I am keenly aware that depression/bi-polar/mania and creative prowess often go hand in hand. It is, well, In My Blood.

But don’t just take the Sedgwick word for it. According to an old NY Times article, “Exploring the Links Between Depression, Writers and Suicide,” writers tend to love sad threesomes with depression and suicide. Here are a few excerpts:

  • Kay Jamison, a professor of psychiatry at Johns Hopkins University and the author of “Touched With Fire: Manic-Depressive Illness and the Artistic Temperament,” said writers were 10 to 20 times as likely as other people to suffer manic-depressive or depressive illnesses, which lead to suicide more often than any other mental disorders do.
  • The novelist William Styron recounted his own battle with depression, told in his book “Darkness Visible,” and pointed to the warning signs of his illness in his novels. “I now realize that depression and thoughts of suicide have been an integral part of my creative personality throughout my life,” he said.
  • It is not surprising that these mood disorders seem most at home in the artistic mind. “The cognitive style of manic-depression overlaps with the creative temperament,” Ms. Jamison said. Researchers have found that in a mildly manic state, subjects think more quickly, fluidly and originally. In a depressed state, subjects are self-critical and obsessive, an ideal frame of mind for revision and editing. “When we think of creative writers,” Ms. Jamison said, “we think of boldness, sensitivity, restlessness, discontent; this is the manic-depressive temperament.”
  • Perhaps more than other artists, writers can be seduced by the attractiveness of suicide as a means of controlling their life story. Several speakers pointed out the tendency of suicide to become a powerful image or metaphor, one that takes root in the mind and flourishes. “Both Sylvia Plath and Sexton shared the notion that a great artist’s life must end in death,” Ms. Middlebrook said. “You stop before you write more bad stuff. Sexton applauded Hemingway’s suicide. She said ‘Good for him.'”
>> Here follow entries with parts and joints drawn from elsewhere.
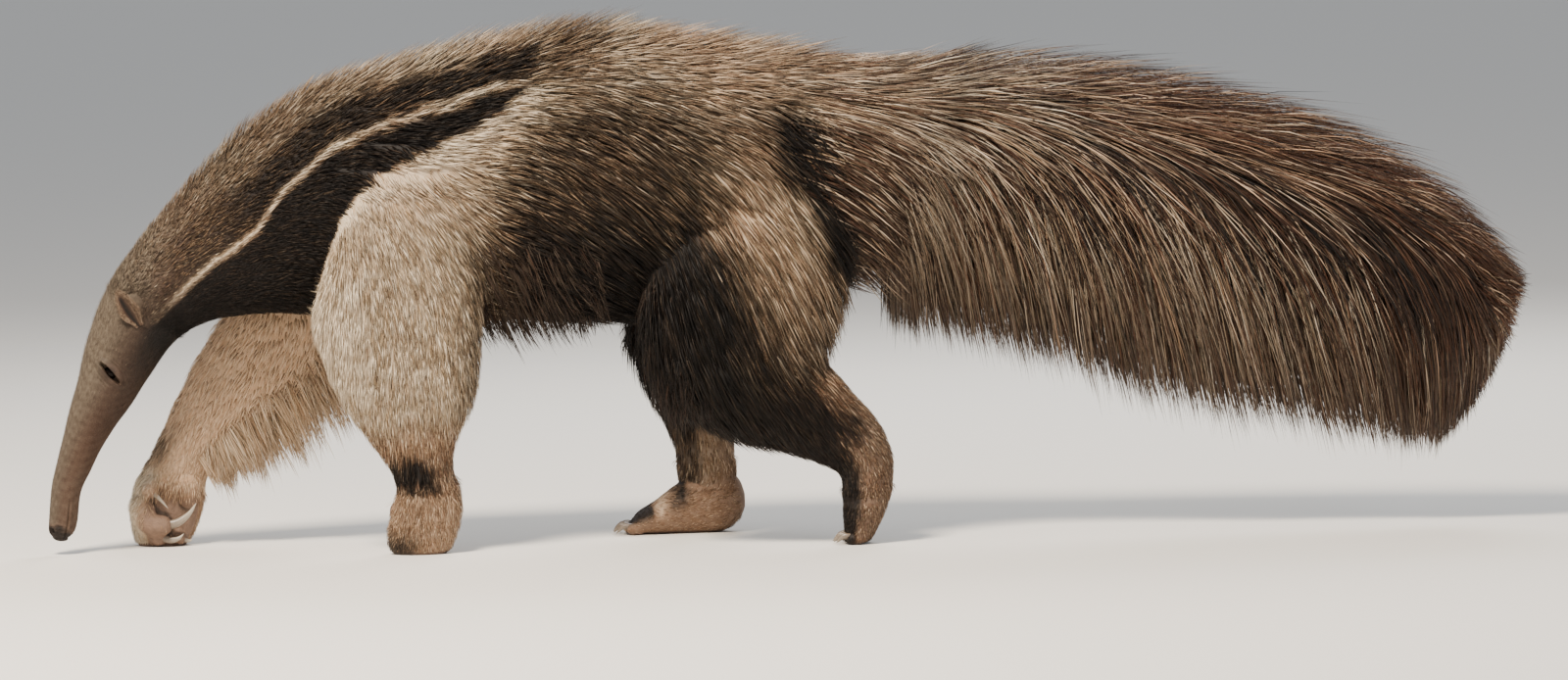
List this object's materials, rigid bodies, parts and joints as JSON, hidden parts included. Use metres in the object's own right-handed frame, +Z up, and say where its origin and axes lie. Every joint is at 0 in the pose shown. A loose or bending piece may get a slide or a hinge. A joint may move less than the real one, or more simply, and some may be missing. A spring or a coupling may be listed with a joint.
{
  "type": "giant anteater model",
  "caption": "Life-size still giant anteater walking with lowered head: long tapered snout, crested back, fringed legs, clawed feet and a deep plumed tail.",
  "frame": {"origin": "middle of the animal's box, on the ground under its feet", "axes": "the animal faces -X, +Z is up, its left side is at -Y"},
  "size_m": [1.8908, 0.336, 0.6776],
  "materials": {
    "coat_head": "short grizzled grey-brown hair",
    "coat_body": "coarse grizzled brown hair with a pale-edged black shoulder wedge",
    "coat_pale": "pale cream grizzled hair of the front legs",
    "coat_dark": "long blackish brown hair with cream streaks",
    "bare_skin": "wrinkled bare or thinly haired skin",
    "claw": "smooth horn",
    "eye": "wet dark eye"
  },
  "bodies": {
    "root": {"head": "coat_head", "ear_left": "coat_head", "ear_right": "coat_head", "eye_left": "eye", "eye_right": "eye", "neck": "coat_body", "torso": "coat_body", "tail": "coat_dark", "fore_left_upper": "coat_pale", "fore_left_lower": "coat_pale", "fore_left_paw": "coat_pale", "fore_right_upper": "coat_pale", "fore_right_lower": "coat_pale", "fore_right_paw": "bare_skin", "hind_left_thigh": "coat_dark", "hind_left_shank": "coat_dark", "hind_left_foot": "bare_skin", "hind_right_thigh": "coat_dark", "hind_right_shank": "coat_dark", "hind_right_foot": "bare_skin", "claw_fore_left_1": "claw", "claw_fore_left_2": "claw", "claw_fore_left_3": "claw", "claw_fore_left_4": "claw", "claw_fore_right_1": "claw", "claw_fore_right_2": "claw", "claw_fore_right_3": "claw", "claw_fore_right_4": "claw", "claw_hind_left_1": "claw", "claw_hind_left_2": "claw", "claw_hind_left_3": "claw", "claw_hind_left_4": "claw", "claw_hind_left_5": "claw", "claw_hind_right_1": "claw", "claw_hind_right_2": "claw", "claw_hind_right_3": "claw", "claw_hind_right_4": "claw", "claw_hind_right_5": "claw"}
  },
  "joints": []
}
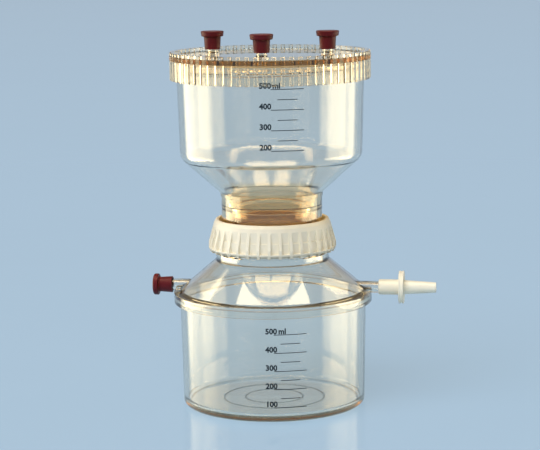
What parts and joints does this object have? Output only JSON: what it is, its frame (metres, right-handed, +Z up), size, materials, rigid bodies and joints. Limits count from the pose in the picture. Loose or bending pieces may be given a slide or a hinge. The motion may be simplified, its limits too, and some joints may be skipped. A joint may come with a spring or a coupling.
{
  "type": "vacuum filtration unit",
  "caption": "Clear reusable vacuum filter holder: funnel with a knurled screw cover, clamped by a ribbed collar to a graduated receiver with side spouts.",
  "frame": {"origin": "centre of the receiver's flat foot", "axes": "+Z up along the axis of the receiver, collar, funnel and cover; the side spouts lie along X, the tubing adapter on +X; graduations face -Y"},
  "size_m": [0.1725, 0.1202, 0.226],
  "materials": {
    "clear_plastic": "clear pale amber polysulfone, glossy",
    "black_print": "thin printed ink",
    "silicone": "translucent white silicone, satin",
    "white_plastic": "white polypropylene, satin",
    "membrane": "matt white membrane",
    "cream_plastic": "cream polypropylene, satin",
    "maroon_rubber": "maroon rubber, satin",
    "ivory_plastic": "ivory polypropylene, satin"
  },
  "bodies": {
    "receiver": {"receiver_cup": "clear_plastic", "receiver_dome": "clear_plastic", "receiver_scale": "black_print", "support_gasket": "silicone", "filter_support": "white_plastic", "membrane_filter": "membrane"},
    "chamber": {"upper_chamber": "clear_plastic", "chamber_scale": "black_print", "chamber_seal": "silicone"},
    "collar": {"collar": "cream_plastic"},
    "cover_gasket": {"cover_gasket": "silicone"},
    "cover": {"cover": "clear_plastic"},
    "cover_cap_left": {"cover_cap_left": "maroon_rubber"},
    "cover_cap_front": {"cover_cap_front": "maroon_rubber"},
    "cover_cap_right": {"cover_cap_right": "maroon_rubber"},
    "port_cap": {"port_cap": "maroon_rubber"},
    "vacuum_adapter": {"vacuum_adapter": "ivory_plastic"}
  },
  "joints": [
    {"name": "chamber_lift", "type": "slide", "parent": "receiver", "child": "chamber", "axis": [0, 0, 1], "range_m": [0, 0.06]},
    {"name": "collar_turn", "type": "hinge", "parent": "chamber", "child": "collar", "pos_m": [0, 0, 0.104], "axis": [0, 0, 1], "range_deg": [0, 756]},
    {"name": "cover_rise", "type": "slide", "parent": "chamber", "child": "cover_gasket", "axis": [0, 0, 1], "range_m": [0, 0.01125]},
    {"name": "cover_turn", "type": "hinge", "parent": "cover_gasket", "child": "cover", "pos_m": [0, 0, 0.209], "axis": [0, 0, 1], "range_deg": [0, 900]},
    {"name": "cap_left_pull", "type": "slide", "parent": "cover", "child": "cover_cap_left", "axis": [0, 0, 1], "range_m": [0, 0.014]},
    {"name": "cap_front_pull", "type": "slide", "parent": "cover", "child": "cover_cap_front", "axis": [0, 0, 1], "range_m": [0, 0.014]},
    {"name": "cap_right_pull", "type": "slide", "parent": "cover", "child": "cover_cap_right", "axis": [0, 0, 1], "range_m": [0, 0.014]},
    {"name": "port_cap_pull", "type": "slide", "parent": "receiver", "child": "port_cap", "axis": [-1, 0, 0], "range_m": [0, 0.014]},
    {"name": "adapter_pull", "type": "slide", "parent": "receiver", "child": "vacuum_adapter", "axis": [1, 0, 0], "range_m": [0, 0.012]}
  ],
  "couplings": [
    {"joint": "cover_rise", "follows": "cover_turn", "m_per_rad": 0.0007162}
  ]
}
At this moment, I choose happiness. Even if it’s meaningless. What makes me happy is getting shit done for other people. Whether it saves the world or just gives me an answer to “what did you do today?” – I have a similar feeling of satisfaction. The best I can say right now is that my passion is working with other people to achieve something – whether that’s my own dream or someone else’s. Being alone with my thoughts for too long is no bueno.

The inherent challenge, though, is deciding that’s enough – that happiness is the goal. And letting the chips fall where they may.

As always, there’s a great TED talk on this from psychologist Shawn Achor. Check it out. And have a happy day today.


4 thoughts on “I have nothing to offer but my own confusion…

  1. Frank Cole says:

    Sara Dear, welcome to my world.

  2. Valentine says:

    Sounds like the perfect time to take a last minute trip to Cairo to visit your cousins!